From high above the city, surrounded by the gleam of worldly goods and the promises they carry, it becomes easy to overlook what lies below. Vagabonds and pavement dwellers move through city streets, their roles changing with the hour, their presence absorbed into the background of urban life. This condition of looking and overlooking informed A Star Amongst Too Many, Chandra Bhattacharjee’s exhibition curated by Uma Ray at the Birla Academy of Art and Culture.
The title invited a question: who was this star amongst many — one of the anonymous figures that populated the exhibition or the artist himself? The ambiguity felt deliberate. What distinguished the exhibition was not simply its subject matter but its faith in drawing. In an art world still invested in hierarchies of media, there was something quietly defiant about an exhibition that entrusted so much to paper and charcoal.
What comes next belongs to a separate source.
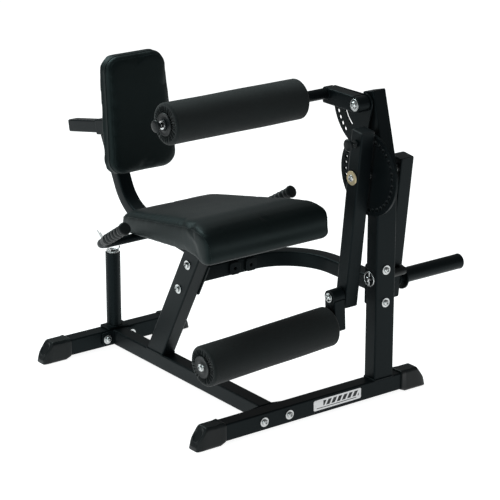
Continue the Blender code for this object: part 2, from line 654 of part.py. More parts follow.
def add_roller(group, material, name, left, right, shaft):
    """Padded roller on a plastic core with a round flange at each end."""
    round_off = 8
    profile = [(left, ROLLER_RADIUS - round_off), (left + round_off, ROLLER_RADIUS),
               (right - round_off, ROLLER_RADIUS), (right, ROLLER_RADIUS - round_off)]
    add(f"{name}_roller", turned(profile, 32, shaft + 4 + GAP), material["cover"], group, smooth=50)
    core, flange = shaft + 4, 35
    profile = [(left - 6, flange - 4), (left - 4, flange), (left - GAP, flange), (left - GAP, core),
               (right + GAP, core), (right + GAP, flange), (right + 4, flange),
               (right + 6, flange - 4)]
    add(f"{name}_hub", turned(profile, 24, shaft + GAP), material["plastic"], group, smooth=40)


# --------------------------------------------------------------- hold-down

def add_hold_down(parts, material):
    group = pivot("hold_down_pivot", parts, (0, HOLD_Y, HOLD_Z))
    outline = rounded_rectangle(HOLD_WIDTH, HOLD_HEIGHT)
    inner = rounded_rectangle(HOLD_WIDTH - 2 * WALL, HOLD_HEIGHT - 2 * WALL, 2)
    left, right = HOLD_X - HOLD_WIDTH / 2, HOLD_X + HOLD_WIDTH / 2
    arm = add("hold_down_arm", straight_tube((HOLD_X, 151, 0), (HOLD_X, 10, 0), outline, inner,
                                             X_AXIS, Z_AXIS, cap=4), material["powder"], group)
    combine(arm, turned([(left, HOLD_HEIGHT / 2), (right, HOLD_HEIGHT / 2)]), "UNION")
    y = HOLD_REACH * math.cos(HOLD_RISE)
    z = HOLD_REACH * math.sin(HOLD_RISE)
    bore_x(arm, left - 20, right + 20, 0, 0, 8 + GAP, 16)
    bore_x(arm, left - 20, left + 10, y, z, HOLD_SHAFT + GAP)
    bore_x(arm, HOLD_X, right + 20, y, z, PIN_RADIUS + GAP, 12)
    shaft = [(UPPER_LEFT - 8, HOLD_SHAFT), (left + 6, HOLD_SHAFT)]
    add("hold_down_shaft", turned(shaft, 24, HOLD_SHAFT_BORE), material["powder"], group,
        (0, y, z), smooth=40)
    spin = pivot("upper_roller_spin", group, (0, y, z))
    add_roller(spin, material, "upper", UPPER_LEFT, UPPER_RIGHT, HOLD_SHAFT)
    add_pull_pin(group, material, "hold_down_pin", (0, y, z), UPPER_LEFT - 40,
                 QUADRANT_X - QUADRANT_THICK / 2 - 1)


# ------------------------------------------------------ seat and handlebar

def add_seat(parts, material):
    """The cushion, deep at the front and tapered to the rear, and its plate."""
    under_rear, under_front = seat_under(SEAT_REAR_Y).z, seat_under(150).z
    # Stations along the seat: y, underside height, top height, width scale.
    stations = ((SEAT_FRONT_Y, 572, 608, 0.93), (SEAT_FRONT_Y + 4, 562, 624, 0.97),
                (24, 552, 638, 0.99), (48, 549, 647, 1.0), (84, under_front, 651, 1.0),
                (150, under_front, 646, 1.0), (330, seat_under(330).z, 612, 1.0),
                (500, seat_under(500).z, 579, 1.0), (536, under_rear + 3, 570, 0.98),
                (550, under_rear + 4, 562, 0.94), (SEAT_REAR_Y, under_rear + 12, 552, 0.88))
    rings = []
    for y, low, high, scale in stations:
        way_back = (y - SEAT_FRONT_Y) / (SEAT_REAR_Y - SEAT_FRONT_Y)
        half = scale * (SEAT_FRONT_HALF + (SEAT_REAR_HALF - SEAT_FRONT_HALF) * way_back)
        shape = rounded_rectangle(2 * half, high - low, SEAT_CORNER, 3)
        rings.append(ring(shape, (0, y, (low + high) / 2), X_AXIS, Z_AXIS))
    add("seat_pad", skin(rings, closed=False), material["vinyl"], parts, smooth=40)
    middle = seat_under(330, SEAT_PLATE / 2 + GAP)
    sheet = rounded_rectangle(150, 190, 12)
    rings = [ring(sheet, (0, 0, z), X_AXIS, Y_AXIS) for z in (-SEAT_PLATE / 2, SEAT_PLATE / 2)]
    add("seat_plate", skin(rings, closed=False), material["powder"], parts, middle, -SEAT_RISE)


def rounded_path(corners, radius, steps):
    """Points along straight runs joined by arcs of the given radius."""
    points = [Vector(corners[0])]
    for before, corner, after in zip(corners, corners[1:], corners[2:]):
        corner = Vector(corner)
        way_in = (Vector(before) - corner).normalized()
        way_out = (Vector(after) - corner).normalized()
        half = way_in.angle(way_out) / 2
        middle = corner + (way_in + way_out).normalized() * (radius / math.sin(half))
        first = corner + way_in * (radius / math.tan(half)) - middle
        last = corner + way_out * (radius / math.tan(half)) - middle
        for step in range(steps + 1):
            turn = first.angle(last) * step / steps
            axis = first.cross(last).normalized()
            points.append(middle + Matrix.Rotation(turn, 3, axis) @ first)
    points.append(Vector(corners[-1]))
    return points


def swept_circle(path, radius, sides):
    """One ring per path point, carried along without twist."""
    rings = []
    side = Vector((0, 0, 1))
    for index, point in enumerate(path):
        ahead = path[min(index + 1, len(path) - 1)] - path[max(index - 1, 0)]
        ahead.normalize()
        side = (side - ahead * side.dot(ahead)).normalized()
        rings.append(ring(circle(radius, sides), point, side, ahead.cross(side)))
    return rings


def add_handlebar(parts, material):
    """One bent tube under the seat and a rubber grip on each end."""
    tips = [Vector((sign * TIP_X, TIP_Y, TIP_Z)) for sign in (-1, 1)]
    bends = [Vector((sign * BAR_HALF, BAR_Y, BAR_Z)) for sign in (-1, 1)]
    ways = [(tip - bend).normalized() for tip, bend in zip(tips, bends)]
    ends = [tip - way * 5 for tip, way in zip(tips, ways)]
    path = rounded_path([ends[0], bends[0], bends[1], ends[1]], BAR_BEND, 5)
    outer = swept_circle(path, BAR_RADIUS, 12)
    inner = swept_circle(path, BAR_RADIUS - 2.5, 12)
    add("handlebar", skin(outer + inner[::-1], closed=True), material["powder"], parts, smooth=40)
    for name, tip, way in (("grip_right", tips[0], ways[0]), ("grip_left", tips[1], ways[1])):
        side = way.cross(Z_AXIS).normalized()
        up = side.cross(way)
        stations = ((0, GRIP_RADIUS - 2), (-3, GRIP_RADIUS + 3), (-9, GRIP_RADIUS + 3),
                    (-12, GRIP_RADIUS), (-GRIP_LENGTH, GRIP_RADIUS),
                    (-GRIP_LENGTH, GRIP_BORE), (-4.5, GRIP_BORE))
        rings = [ring(circle(radius, 16), tip + way * step, side, up)
                 for step, radius in stations]
        add(name, skin(rings, closed=False), material["rubber"], parts, smooth=40)


# ---------------------------------------------------------------- backrest

def tube_axis():
    """Direction of the sliding back tube, forward and slightly up."""
    return Vector((0, -math.cos(TUBE_FALL), math.sin(TUBE_FALL)))


def add_back_support(parts, material):
    """Bent tube from the seat post up to the sleeve behind the cushion."""
    start, knee = Vector((0, 380, 460.4)), Vector((0, 750, 498.7))
    rise = Vector((0, math.cos(math.radians(63.5)), math.sin(math.radians(63.5))))
    centres = rounded_path([start, knee, knee + rise * 260], 150, 8)
    outline = rounded_rectangle(SUPPORT_WIDE, SUPPORT_DEEP)
    inner = rounded_rectangle(SUPPORT_WIDE - 2 * WALL, SUPPORT_DEEP - 2 * WALL, 2)
    post_back = Vector((0, math.cos(POST_LEAN), math.sin(POST_LEAN)))
    post_face = post_point(200) + post_back * (POST_WIDE / 2 + GAP)
    up = tube_axis().cross(X_AXIS)
    up = up if up.z > 0 else -up
    sleeve_face = Vector((0, SLEEVE_Y, SLEEVE_Z)) - up * (SQUARE / 2 + GAP)
    layers = []
    for shape in (outline, inner):
        rings = []
        for index, point in enumerate(centres):
            ahead = centres[min(index + 1, len(centres) - 1)] - centres[max(index - 1, 0)]
            ahead.normalize()
            rings.append(ring(shape, point, X_AXIS, ahead.cross(X_AXIS)))
        run = (centres[1] - centres[0]).normalized()
        rings[0] = slid_to_plane(rings[0], run, post_face, post_back)
        rings[-1] = slid_to_plane(rings[-1], rise, sleeve_face, up)
        layers.append(rings)
    add("back_support", skin(layers[0] + layers[1][::-1], closed=True), material["powder"],
        parts)


def add_back_sleeve(parts, material):
    axis = tube_axis()
    up = axis.cross(X_AXIS)
    centre = Vector((0, SLEEVE_Y, SLEEVE_Z))
    outline = rounded_rectangle(SQUARE, SQUARE)
    inner = rounded_rectangle(TUBE_SIDE + 2 * GAP, TUBE_SIDE + 2 * GAP, CORNER)
    ends = (centre - axis * (SLEEVE_LENGTH / 2), centre + axis * (SLEEVE_LENGTH / 2))
    sleeve = add("back_sleeve", straight_tube(*ends, outline, inner, X_AXIS, up),
                 material["powder"], parts)
    cutter = turned([(SQUARE / 2 - 10, PIN_RADIUS + GAP), (SQUARE, PIN_RADIUS + GAP)], 12)
    combine(sleeve, cutter, "DIFFERENCE", centre)


def add_backrest(parts, material):
    """Sliding tube, plate and cushion, and the pin that locks them."""
    axis = tube_axis()
    up = axis.cross(X_AXIS)
    up = up if up.z > 0 else -up
    centre = Vector((0, SLEEVE_Y, SLEEVE_Z))
    slide = pivot("backrest_slide", parts, centre)
    pad_way = Vector((0, math.cos(BACK_LEAN), -math.sin(BACK_LEAN)))
    pad_up = Vector((0, math.sin(BACK_LEAN), math.cos(BACK_LEAN)))
    pad_face = Vector((0, BACK_Y, BACK_Z)) - centre
    pad_back = pad_face + pad_way * (BACK_THICK + GAP)
    plate_back = pad_back + pad_way * 5
    rear = -axis * ((TUBE_END_Y - SLEEVE_Y) / math.cos(TUBE_FALL))
    outline = rounded_rectangle(TUBE_SIDE, TUBE_SIDE)
    inner = rounded_rectangle(TUBE_SIDE - 2 * WALL, TUBE_SIDE - 2 * WALL, 2)
    far = ring(outline, rear, X_AXIS, up)
    deep = ring(inner, rear + axis * 4, X_AXIS, up)
    face = (plate_back + pad_way * GAP, pad_way)
    rings = [far, slid_to_plane(far, axis, *face), slid_to_plane(deep, axis, *face), deep]
    tube = add("back_tube", skin(rings, closed=False), material["powder"], slide)
    for step in range(-4, 3):
        cutter = turned([(TUBE_SIDE / 2 - 5, PIN_HOLE), (TUBE_SIDE / 2 + 5, PIN_HOLE)], 10)
        combine(tube, cutter, "DIFFERENCE", axis * (BACK_HOLE_PITCH * step))
    sheet = rounded_rectangle(110, 190, 10)
    low = -60
    rings = [ring(sheet, start + pad_up * low, X_AXIS, pad_up) for start in (pad_back, plate_back)]
    add("back_plate", skin(rings, closed=False), material["powder"], slide)
    add_back_pad(slide, material, pad_face, pad_way, pad_up)
    knob = pivot("back_pin_slide", parts, centre)
    profile = [(TUBE_SIDE / 2 + 1, PIN_RADIUS), (SQUARE / 2 + 8, PIN_RADIUS), (SQUARE / 2 + 8, 9),
               (SQUARE / 2 + 11, 12), (SQUARE / 2 + 17, 19), (SQUARE / 2 + 24, 20),
               (SQUARE / 2 + 30, 15)]
    add("back_pin", turned(profile, 20), material["plastic"], knob, smooth=40)


def add_back_pad(slide, material, pad_face, pad_way, pad_up):
    """Back cushion: a rounded trapezium, wider at the bottom."""
    radius, half = 32, BACK_HEIGHT / 2
    corners = ((BACK_TOP_HALF - radius, half - radius, 0), (radius - BACK_TOP_HALF, half - radius, 90),
               (radius - BACK_BOTTOM_HALF, radius - half, 180),
               (BACK_BOTTOM_HALF - radius, radius - half, 270))
    points = []
    for u, v, start in corners:
        points += arc((u, v), radius, math.radians(start), math.radians(start + 90), 5)
    levels = ((0.93, 0), (0.98, 3), (1.0, 10), (1.0, BACK_THICK - 4), (0.98, BACK_THICK))
    rings = []
    for scale, depth in levels:
        outline = [(u * scale, v * scale) for u, v in points]
        rings.append(ring(outline, pad_face + pad_way * depth, X_AXIS, pad_up))
    add("back_pad", skin(rings, closed=False), material["vinyl"], slide, smooth=40)


def clear_scene():
    for thing in list(bpy.data.objects):
        bpy.data.objects.remove(thing, do_unlink=True)


def main():
    clear_scene()
    material = make_materials()
    middle = (-(BOX_MIN_X + BOX_MAX_X) / 2, -(BOX_MIN_Y + BOX_MAX_Y) / 2, 0)
    parts = pivot("machine", None, middle)
    for build in (add_floor_beams, add_main_beam, add_feet, add_beam_bolts, add_storage_post,
                  add_spring_clip, add_seat_post, add_curved_brace, add_brace_tabs,
                  add_upright, add_upper_post, add_pivot_barrel, add_quadrant, add_stop,
                  add_weight_arm, add_leg_lever, add_hold_down, add_seat, add_handlebar,
                  add_back_support, add_back_sleeve, add_backrest):
        build(parts, material)


main()
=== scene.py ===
"""Looks for a plate-loaded leg extension and leg curl machine.

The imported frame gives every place.  New pieces are numpy surfaces laid round it: cushions,
gathered roller covers, bent tubes, shoes, grips, knobs, bolts, welds and end plugs.
"""
import json

import bmesh
import bpy
import numpy as np
from bpy.props import FloatProperty, FloatVectorProperty, IntProperty, PointerProperty
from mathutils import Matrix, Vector
from mathutils.bvhtree import BVHTree


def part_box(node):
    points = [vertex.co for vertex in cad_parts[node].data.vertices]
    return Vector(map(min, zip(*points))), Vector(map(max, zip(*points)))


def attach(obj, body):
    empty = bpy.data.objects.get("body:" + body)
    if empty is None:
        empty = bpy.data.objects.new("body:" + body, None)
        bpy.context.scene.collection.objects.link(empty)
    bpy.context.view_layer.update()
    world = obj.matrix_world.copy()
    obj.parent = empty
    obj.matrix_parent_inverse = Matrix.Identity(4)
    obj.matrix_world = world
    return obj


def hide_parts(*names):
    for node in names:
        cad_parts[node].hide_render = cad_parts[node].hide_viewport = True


bl_info = {
    "name": "Leg machine looks",
    "version": (1, 0, 0),
    "blender": (4, 5, 0),
    "location": "View3D > Sidebar > Leg machine",
    "description": "Cushions, covers, tubes, fittings and finishes of a leg machine",
    "category": "Object",
}

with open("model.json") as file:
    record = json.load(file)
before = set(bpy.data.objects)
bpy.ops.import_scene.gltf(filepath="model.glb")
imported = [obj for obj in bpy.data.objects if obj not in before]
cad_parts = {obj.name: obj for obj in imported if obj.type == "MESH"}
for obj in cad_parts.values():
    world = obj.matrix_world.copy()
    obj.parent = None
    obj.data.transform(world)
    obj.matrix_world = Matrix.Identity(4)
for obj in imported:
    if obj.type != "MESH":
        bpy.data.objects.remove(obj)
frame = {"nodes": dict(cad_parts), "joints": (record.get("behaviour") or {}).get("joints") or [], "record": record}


# ------------------------------------------------------------------ places

def middle(node):
    low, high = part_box(node)
    return (np.array(low) + np.array(high)) / 2


def corner(node, end):
    return np.array(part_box(node)[end])


def face(node, axis, end):
    """The middle of one side of a node's box: end is 0 for the low side and 1 for the high."""
    place = middle(node)
    place[axis] = corner(node, end)[axis]
    return place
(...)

In the early years, Bhattacharjee painted commercial hoardings across Calcutta. Perched on bamboo scaffolding, at the threshold of two opposing worlds, he gained a unique vantage point. If those years taught him how to magnify images, A Star Amongst Too Many revealed what he chose to magnify.
The charcoal figures that commanded the gallery walls recalled Ramkinkar Baij’s monumentality of marginal lives. A sleeping man stretched across a vast sheet of paper, a solitary walker, a woman seated in thought, a figure carrying a bag: these were not unfamiliar presences, yet here they held the gallery with extraordinary assurance
— often with surfaces marked by rust, yellow discs hovering like distant suns.
In a smaller series, bags, utensils, bedding and bundles — essentially, their homes — emerged through a white haze, as though glimpsed from a moving bus: visible, yet never fully apprehended.
The exhibition’s quiet force emerged from a double reversal: lives often consigned to the periphery occupied the centre of the gallery, while drawing itself was entrusted with a monumentality usually reserved for more celebrated media.